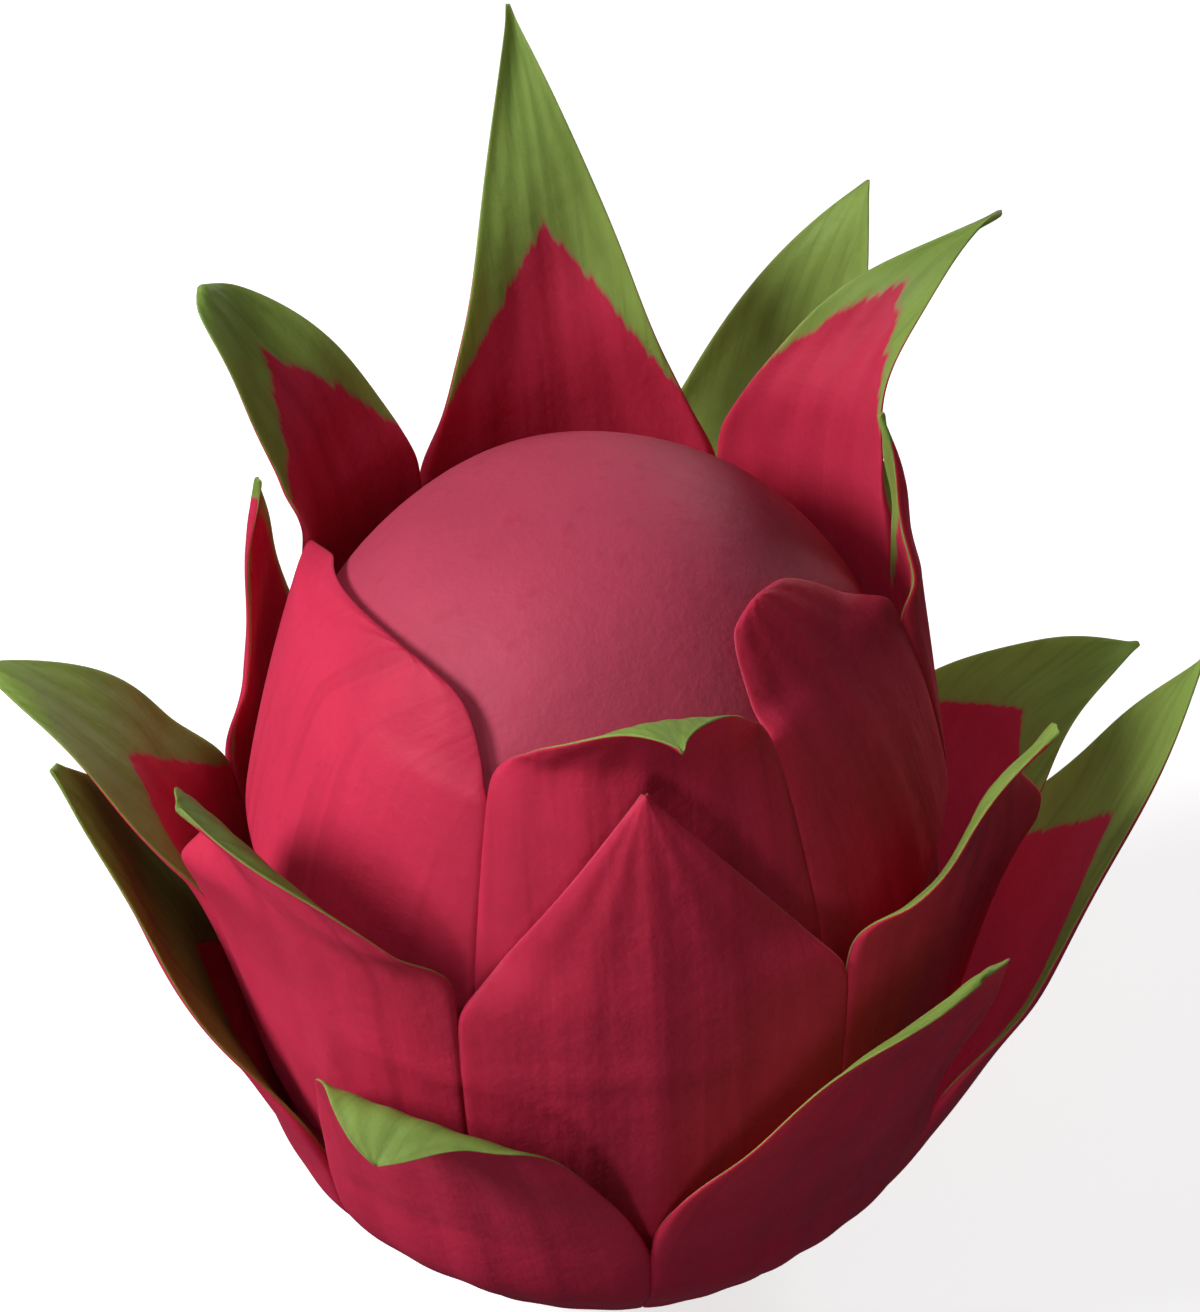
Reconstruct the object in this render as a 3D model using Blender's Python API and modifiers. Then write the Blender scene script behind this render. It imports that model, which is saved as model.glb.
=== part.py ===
"""Dragon fruit standing on its stem end: one fleshy body wrapped in three rings of leaf-like scales."""
import math

import bmesh
import bpy
from mathutils import Vector

MM = 0.001

# Body: an egg-shaped solid, cut flat at the stem end so that it stands by itself.
BODY_RADIUS = 43.5 * MM
BODY_HEIGHT = 118.0 * MM
BODY_WAIST_HEIGHT = 54.0 * MM
STEM_CUT = 1.5 * MM
UPPER_FULLNESS = 2.3
LOWER_FULLNESS = 2.3
BODY_SEGMENTS = 44
BODY_ROWS = 20

# Scales: all of them share one skin thickness and the same clearances.
SCALE_THICKNESS = 2.4 * MM
SEAT_GAP = 0.4 * MM
SEAM_GAP = 0.6 * MM
ROOT_THINNING = 0.3
TIP_THINNING = 0.4
MARGIN_THINNING = 0.4
TIP_HALF_WIDTH = 0.8 * MM
SCALE_COLUMNS = 8
SCALE_ROWS = 11

# Where each ring of scales leaves the body, measured up from the rest spot.
LOWER_ROOT = 8.0 * MM
MIDDLE_ROOT = 26.0 * MM
CROWN_ROOT = 66.0 * MM
ROOT_RAMP = 12.0 * MM

# One line per scale, in order around the ring. The columns are: name, bearing in degrees at which
# the scale starts (it ends where the next one starts, 0 is the front and 90 the right), radius and
# height of the bend, radius and height of the tip in millimetres, how far up the scale stays joined
# to its neighbours as a fraction of its length, roundness of its outline (1 is straight-sided), and
# sideways lean of the tip in degrees.
CROWN_SCALES = (
    ("crown_scale_front", -21, 26, 117, 48, 118, 0.55, 1.05, 4),
    ("crown_scale_front_right", 38, 37, 98, 24, 113, 0.74, 0.3, -8),
    ("crown_scale_right", 90, 41, 106, 37, 125, 0.5, 0.8, 0),
    ("crown_scale_rear_right", 110, 31, 122, 65, 133, 0.43, 1.15, -8),
    ("crown_scale_rear", 155, 33, 118, 61, 151, 0.38, 1.05, 4),
    ("crown_scale_rear_left", 211, 36, 108, 58.5, 128, 0.52, 0.5, 7),
    ("crown_scale_front_left", 243, 38, 99, 28, 110, 0.73, 0.42, 17),
)
MIDDLE_SCALES = (
    ("middle_scale_front", -22, 47, 84, 41, 106, 0.6, 0.95, 0),
    ("middle_scale_front_right", 38, 48, 90, 67, 112, 0.58, 0.9, -3),
    ("middle_scale_right", 78, 52, 74, 71, 82, 0.4, 1.1, -6),
    ("middle_scale_rear_right", 134, 48, 100, 66, 126, 0.58, 0.9, -7),
    ("middle_scale_rear", 170, 47, 76, 61, 86, 0.5, 0.9, -11),
    ("middle_scale_rear_left", 230, 47, 94, 43, 112, 0.42, 1.0, 8),
    ("middle_scale_left", 254, 49, 85, 77, 91, 0.52, 0.85, -7),
    ("middle_scale_front_left", 291, 47, 92, 61, 102, 0.62, 0.7, -10),
)
LOWER_SCALES = (
    ("lower_scale_front_left", -52, 49, 79, 63, 61, 0.36, 0.66, -4),
    ("lower_scale_front_right", 6, 53, 72, 65, 79, 0.42, 0.48, 15),
    ("lower_scale_right", 54, 60, 62, 77, 93, 0.5, 1.1, 5),
    ("lower_scale_rear_right", 112, 51, 50, 58, 70, 0.5, 0.9, 0),
    ("lower_scale_rear", 156, 52, 50, 62, 74, 0.5, 0.9, 0),
    ("lower_scale_rear_left", 200, 51, 50, 58, 70, 0.5, 0.9, 0),
    ("lower_scale_left", 246, 52, 62, 68, 87, 0.5, 1.1, 1),
)

# Sizes the table above is drawn for; the scales grow and shrink with the body.
DRAWN_RADIUS = 43.5
DRAWN_HEIGHT = 118.0
RADIUS_UNIT = BODY_RADIUS / DRAWN_RADIUS
HEIGHT_UNIT = BODY_HEIGHT / DRAWN_HEIGHT

# Each inner ring takes up its thickness and a seat gap under the ring outside it.
LAYER_STEP = SCALE_THICKNESS + SEAT_GAP
RINGS = (
    (CROWN_SCALES, CROWN_ROOT, ()),
    (MIDDLE_SCALES, MIDDLE_ROOT, (CROWN_ROOT,)),
    (LOWER_SCALES, LOWER_ROOT, (MIDDLE_ROOT, CROWN_ROOT)),
)


def smooth_step(value):
    """Ease from 0 to 1."""
    value = min(1.0, max(0.0, value))
    return value * value * (3.0 - 2.0 * value)


def body_radius_at(height, grow=0.0):
    """Radius of the body at a height, or of a skin lying `grow` outside it."""
    if height >= BODY_WAIST_HEIGHT:
        fraction = (height - BODY_WAIST_HEIGHT) / (BODY_HEIGHT - BODY_WAIST_HEIGHT + grow)
        fullness = UPPER_FULLNESS
    else:
        fraction = (BODY_WAIST_HEIGHT - height) / (BODY_WAIST_HEIGHT + STEM_CUT + grow)
        fullness = LOWER_FULLNESS
    fraction = min(1.0, fraction)
    return (BODY_RADIUS + grow) * (1.0 - fraction ** fullness) ** (1.0 / fullness)


def seat_radius_at(height, roots_beneath):
    """Radius at which the inner face of a scale clears everything it lies on."""
    grow = SEAT_GAP
    for root in roots_beneath:
        grow += LAYER_STEP * smooth_step((height - root + ROOT_RAMP) / ROOT_RAMP)
    return body_radius_at(height, grow)


def point_on_curve(controls, t):
    """Point on a cubic curve through four controls in the radius and height plane."""
    start, first, second, end = controls
    s = 1.0 - t
    return start * s ** 3 + first * 3.0 * s * s * t + second * 3.0 * s * t * t + end * t ** 3


def middle_rib(root, bend, tip, roots_beneath):
    """Radius and height along the middle of a scale, from its root to its tip."""
    start = Vector((seat_radius_at(root, ()), root))
    step = 0.5 * MM
    above = Vector((seat_radius_at(root + step, ()), root + step))
    rise = (above - start).normalized()
    first = start + rise * (bend - start).length * 0.45
    rib = []
    for row in range(SCALE_ROWS + 1):
        point = point_on_curve((start, first, bend, tip), row / SCALE_ROWS)
        if point.y < BODY_HEIGHT:
            point.x = max(point.x, seat_radius_at(point.y, roots_beneath))
        rib.append(point)
    return rib


def outward(rib, row):
    """Direction square to the rib, pointing away from the body."""
    along = rib[min(row + 1, SCALE_ROWS)] - rib[max(row - 1, 0)]
    return Vector((along.y, -along.x)).normalized()


def place(radius, height, bearing):
    """Point at a bearing around the standing axis; 0 is the front."""
    return Vector((radius * math.sin(bearing), -radius * math.cos(bearing), height))


def add_object(name, mesh, material, collection):
    """Put a finished mesh in the collection under its own name."""
    for polygon in mesh.polygons:
        polygon.use_smooth = True
    mesh.materials.append(material)
    thing = bpy.data.objects.new(name, mesh)
    collection.objects.link(thing)
    return thing


def make_scale(entry, next_bearing, root, roots_beneath, material, collection):
    """Loft one scale: a thin curved leaf whose section narrows from its root to its tip."""
    name, bearing, bend_r, bend_z, tip_r, tip_z, joined, roundness, lean = entry
    span = math.radians((next_bearing - bearing) % 360)
    centre = math.radians(bearing) + span / 2.0
    bend = Vector((bend_r * RADIUS_UNIT, bend_z * HEIGHT_UNIT))
    tip = Vector((tip_r * RADIUS_UNIT, tip_z * HEIGHT_UNIT))
    rib = middle_rib(root, bend, tip, roots_beneath)
    mesh_builder = bmesh.new()
    rings = []
    for row, point in enumerate(rib):
        along = row / SCALE_ROWS
        free = max(0.0, (along - joined) / (1.0 - joined))
        outline = (1.0 - free) ** roundness
        half = (span / 2.0) * outline - SEAM_GAP / 2.0 / point.x
        half = max(half, TIP_HALF_WIDTH / point.x)
        middle = centre + math.radians(lean) * free ** 1.3
        thickness = SCALE_THICKNESS * (1.0 - (1.0 - TIP_THINNING) * along)
        thickness *= ROOT_THINNING + (1.0 - ROOT_THINNING) * smooth_step(along / 0.15)
        facing = outward(rib, row)
        inner = []
        outer = []
        for column in range(SCALE_COLUMNS + 1):
            across = 2.0 * column / SCALE_COLUMNS - 1.0
            skin = thickness * (1.0 - (1.0 - MARGIN_THINNING) * across * across)
            turned = middle + across * half
            raised = point + facing * skin
            inner.append(mesh_builder.verts.new(place(point.x, point.y, turned)))
            outer.append(mesh_builder.verts.new(place(raised.x, raised.y, turned)))
        rings.append(inner + outer[::-1])
    count = len(rings[0])
    for low, high in zip(rings, rings[1:]):
        for index in range(count):
            following = (index + 1) % count
            mesh_builder.faces.new((low[index], low[following], high[following], high[index]))
    for ring in (rings[0], rings[-1]):
        for column in range(SCALE_COLUMNS):
            opposite = count - 1 - column
            mesh_builder.faces.new((ring[column], ring[column + 1], ring[opposite - 1], ring[opposite]))
    bmesh.ops.recalc_face_normals(mesh_builder, faces=mesh_builder.faces)
    mesh = bpy.data.meshes.new(name)
    mesh_builder.to_mesh(mesh)
    mesh_builder.free()
    return add_object(name, mesh, material, collection)


def make_body(material, collection):
    """Turn the body from half of its outline, top first, ending on the flat rest spot."""
    outline = []
    for row in range(BODY_ROWS + 1):
        height = BODY_HEIGHT * (1.0 + math.cos(math.pi * row / BODY_ROWS)) / 2.0
        outline.append((body_radius_at(height), height))
    outline[0] = (0.0, BODY_HEIGHT)
    outline.append((0.0, 0.0))
    mesh = bpy.data.meshes.new("fruit_body")
    points = [(radius, 0.0, height) for radius, height in outline]
    edges = [(index, index + 1) for index in range(len(points) - 1)]
    mesh.from_pydata(points, edges, [])
    body = add_object("fruit_body", mesh, material, collection)
    turn = body.modifiers.new("turn", "SCREW")
    turn.axis = "Z"
    turn.angle = math.tau
    turn.steps = BODY_SEGMENTS
    turn.render_steps = BODY_SEGMENTS
    turn.use_merge_vertices = True
    turn.merge_threshold = 0.00001
    turn.use_normal_calculate = True
    turn.use_smooth_shade = True
    return body


def make_material(name, color, roughness):
    """Plain skin finish."""
    material = bpy.data.materials.new(name)
    material.use_nodes = True
    shader = material.node_tree.nodes["Principled BSDF"]
    shader.inputs["Base Color"].default_value = (*color, 1.0)
    shader.inputs["Roughness"].default_value = roughness
    return material


def build():
    """Build the whole fruit in its own collection."""
    for thing in list(bpy.data.objects):
        bpy.data.objects.remove(thing, do_unlink=True)
    collection = bpy.data.collections.new("dragon_fruit")
    bpy.context.scene.collection.children.link(collection)
    make_body(make_material("body_skin", (0.45, 0.08, 0.12), 0.5), collection)
    colors = ((0.40, 0.02, 0.05), (0.36, 0.02, 0.05), (0.30, 0.01, 0.04))
    for (scales, root, roots_beneath), color in zip(RINGS, colors):
        for index, entry in enumerate(scales):
            next_bearing = scales[(index + 1) % len(scales)][1]
            material = make_material(entry[0] + "_skin", color, 0.5)
            make_scale(entry, next_bearing, root, roots_beneath, material, collection)


build()
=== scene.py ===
import math
import bmesh
import bpy
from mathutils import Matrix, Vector


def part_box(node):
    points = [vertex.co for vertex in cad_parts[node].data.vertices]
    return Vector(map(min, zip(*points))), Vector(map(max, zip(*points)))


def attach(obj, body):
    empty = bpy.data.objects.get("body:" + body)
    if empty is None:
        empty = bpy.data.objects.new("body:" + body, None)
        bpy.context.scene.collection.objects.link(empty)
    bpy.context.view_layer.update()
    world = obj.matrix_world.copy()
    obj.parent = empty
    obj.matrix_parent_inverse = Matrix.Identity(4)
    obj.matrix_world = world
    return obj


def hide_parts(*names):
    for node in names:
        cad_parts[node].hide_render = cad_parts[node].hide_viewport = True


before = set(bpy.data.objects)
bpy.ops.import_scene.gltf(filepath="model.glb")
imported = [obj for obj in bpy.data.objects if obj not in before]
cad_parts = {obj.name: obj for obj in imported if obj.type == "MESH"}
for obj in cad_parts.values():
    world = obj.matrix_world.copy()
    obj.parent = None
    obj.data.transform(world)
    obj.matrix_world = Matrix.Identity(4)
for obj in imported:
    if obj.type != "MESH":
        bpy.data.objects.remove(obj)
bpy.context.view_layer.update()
mm = 0.001

# the body's size comes from the frame, the rest describes its shape
bodyLow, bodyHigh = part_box("fruit_body")
body = {
    "radius": (bodyHigh[0] - bodyLow[0]) / 2,
    "height": bodyHigh[2],
    "waist": 54 * mm,         # height of the widest part
    "stemCut": 1.5 * mm,      # how much of the stem end is pressed flat
    "upperFullness": 2.3,     # 2 is an ellipse, more is boxier
    "lowerFullness": 2.3,
    "segments": 112,
    "rows": 72,
    "swell": 0.35 * mm,       # broad unevenness of the skin
    "swellFadeLow": 10 * mm,  # it dies away near the stem end and near the top
    "swellFadeHigh": 12 * mm,
}


def bodyRadiusAt(height, grow=0.0):
    if height >= body["waist"]:
        fraction = (height - body["waist"]) / (body["height"] - body["waist"] + grow)
        fullness = body["upperFullness"]
    else:
        fraction = (body["waist"] - height) / (body["waist"] + body["stemCut"] + grow)
        fullness = body["lowerFullness"]
    return (body["radius"] + grow) * (1.0 - min(1.0, fraction) ** fullness) ** (1.0 / fullness)


def easeIn(value):
    value = min(1.0, max(0.0, value))
    return value * value * (3.0 - 2.0 * value)


# bearing 0 is the front of the fruit, a quarter turn on is its right
def place(radius, height, bearing):
    return Vector((radius * math.sin(bearing), -radius * math.cos(bearing), height))


# node helpers
def newMaterial(name):
    material = bpy.data.materials.new(name)
    material.use_nodes = True
    tree = material.node_tree
    tree.nodes.clear()
    output = tree.nodes.new("ShaderNodeOutputMaterial")
    shader = tree.nodes.new("ShaderNodeBsdfPrincipled")
    tree.links.new(shader.outputs["BSDF"], output.inputs["Surface"])
    return material, tree, shader


def noise(tree, coords, scale, detail=3.0, roughness=0.55, stretch=(1.0, 1.0, 1.0)):
    mapping = tree.nodes.new("ShaderNodeMapping")
    mapping.inputs["Scale"].default_value = stretch
    tree.links.new(coords, mapping.inputs["Vector"])
    node = tree.nodes.new("ShaderNodeTexNoise")
    node.inputs["Scale"].default_value = scale
    node.inputs["Detail"].default_value = detail
    node.inputs["Roughness"].default_value = roughness
    tree.links.new(mapping.outputs["Vector"], node.inputs["Vector"])
    return node.outputs["Fac"]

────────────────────

Exercise description
In the material above, locate the line containing "for thing in" and the line containing "bpy.data.objects.remove(obj)". Transcribe exactly those two lines and every line between them, and nothing more.

Right answer
    for thing in list(bpy.data.objects):
        bpy.data.objects.remove(thing, do_unlink=True)
    collection = bpy.data.collections.new("dragon_fruit")
    bpy.context.scene.collection.children.link(collection)
    make_body(make_material("body_skin", (0.45, 0.08, 0.12), 0.5), collection)
    colors = ((0.40, 0.02, 0.05), (0.36, 0.02, 0.05), (0.30, 0.01, 0.04))
    for (scales, root, roots_beneath), color in zip(RINGS, colors):
        for index, entry in enumerate(scales):
            next_bearing = scales[(index + 1) % len(scales)][1]
            material = make_material(entry[0] + "_skin", color, 0.5)
            make_scale(entry, next_bearing, root, roots_beneath, material, collection)


build()
=== scene.py ===
import math
import bmesh
import bpy
from mathutils import Matrix, Vector


def part_box(node):
    points = [vertex.co for vertex in cad_parts[node].data.vertices]
    return Vector(map(min, zip(*points))), Vector(map(max, zip(*points)))


def attach(obj, body):
    empty = bpy.data.objects.get("body:" + body)
    if empty is None:
        empty = bpy.data.objects.new("body:" + body, None)
        bpy.context.scene.collection.objects.link(empty)
    bpy.context.view_layer.update()
    world = obj.matrix_world.copy()
    obj.parent = empty
    obj.matrix_parent_inverse = Matrix.Identity(4)
    obj.matrix_world = world
    return obj


def hide_parts(*names):
    for node in names:
        cad_parts[node].hide_render = cad_parts[node].hide_viewport = True


before = set(bpy.data.objects)
bpy.ops.import_scene.gltf(filepath="model.glb")
imported = [obj for obj in bpy.data.objects if obj not in before]
cad_parts = {obj.name: obj for obj in imported if obj.type == "MESH"}
for obj in cad_parts.values():
    world = obj.matrix_world.copy()
    obj.parent = None
    obj.data.transform(world)
    obj.matrix_world = Matrix.Identity(4)
for obj in imported:
    if obj.type != "MESH":
        bpy.data.objects.remove(obj)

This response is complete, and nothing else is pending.